Just got back from vacation in Colorado. Went up to pikes peak. 14300 feet. It took us about 45 minutes to drive up 18 miles of the mountain. No frickin guard railes, clifs on the side of the roads, who ever plows these rds have balls made of steel. You couldn't pay me enough to plow these rds.


----------



## 94gt331 (Oct 21, 2011)

Bad pics I think I was just to scared the whole time, you gotta be there to appreciate it. I don't know maybe you guys out west are a different breed in pa we have guard rails on flat rds haha.


----------



## 94gt331 (Oct 21, 2011)

Some serious equiptment.


----------



## secret_weapon (Jan 24, 2007)

Pikes Peak is awesome, looks like it is paved now. It's been prolly 25 years or so since I've been up there. I want to go again. Fun times. What are they charging now to go up?


----------



## Mark13 (Dec 3, 2006)

If you really want to see some people with a lot of trust in their vehicle and driving ability go youtube pikes peak hill climb.


----------



## 94gt331 (Oct 21, 2011)

secret_weapon;1649978 said:


> Pikes Peak is awesome, looks like it is paved now. It's been prolly 25 years or so since I've been up there. I want to go again. Fun times. What are they charging now to go up?

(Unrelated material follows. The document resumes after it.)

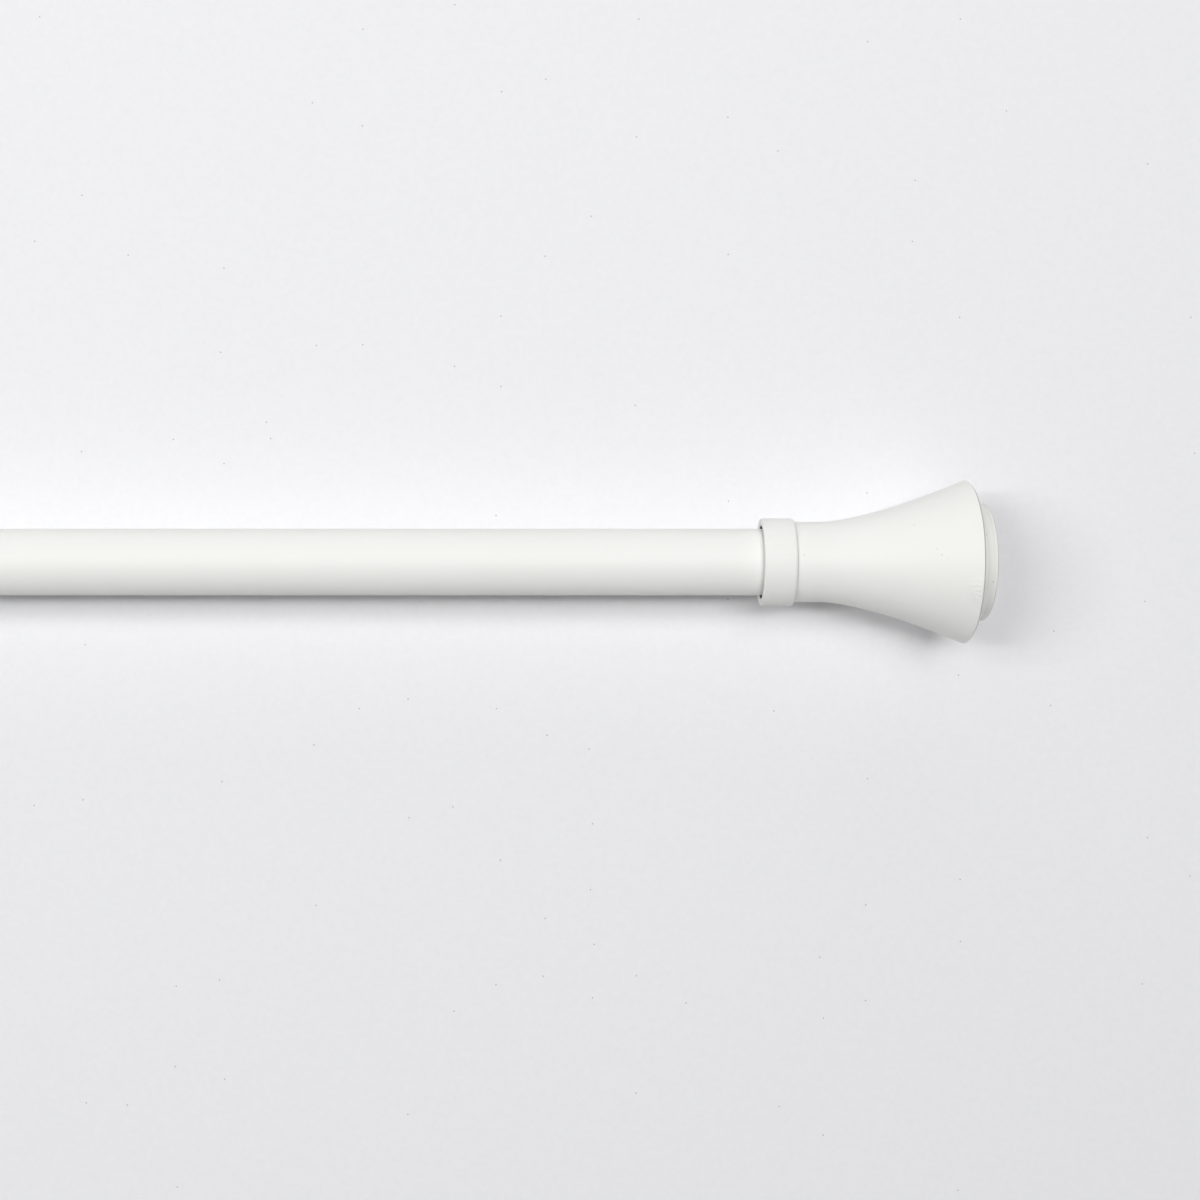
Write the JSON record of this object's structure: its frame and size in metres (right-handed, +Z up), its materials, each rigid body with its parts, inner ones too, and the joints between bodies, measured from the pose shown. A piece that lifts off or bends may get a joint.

Yeah the whole rd is paved. They charge $18 per person. And bring some good brake pads haha.


----------



## 94gt331 (Oct 21, 2011)

Mark13;1650003 said:


> If you really want to see some people with a lot of trust in their vehicle and driving ability go youtube pikes peak hill climb.


I watched some of those guys there nuts, they been racing since the 30's or so now, like I said some guys are a different breed.


----------



## scott3430 (Dec 28, 2010)

Nice fleet!


----------



## 94gt331 (Oct 21, 2011)

scott3430;1650110 said:


> Nice fleet!


Thanks scott i get some more pics here soon.


----------



## 94gt331 (Oct 21, 2011)

Just serviced my snow blowers. There ready to go early this year. Can't wait to use them. Got a 2 stage toro and a 1 stage toro, and a older 2 stage bolens. They all work pretty good.


----------



## 94gt331 (Oct 21, 2011)

Here's a pic of the old bolens. This was a customers and he traded it to me for service. It runs great for being a older machine.


----------



## 94gt331 (Oct 21, 2011)

Today I put the spreader and plow on the old Ford, figures neither of them worked, haha. They work when you take them off and they never work when you put them back on. I get them serviced this week. This will probaly be the last winter the 97 will see. I hope to replace it after this winter is over.


----------



## 94gt331 (Oct 21, 2011)

Here she is.


----------



## 94gt331 (Oct 21, 2011)

The skid and pusher.


----------



## Antlerart06 (Feb 28, 2011)

94gt331;1652659 said:


> The skid and pusher.


That be a cold ride you have a enclosure for it


----------



## gallihersnow (Dec 17, 2012)

94gt331;1652657 said:


> Today I put the spreader and plow on the old Ford, figures neither of them worked, haha. They work when you take them off and they never work when you put them back on. I get them serviced this week. This will probaly be the last winter the 97 will see. I hope to replace it after this winter is over.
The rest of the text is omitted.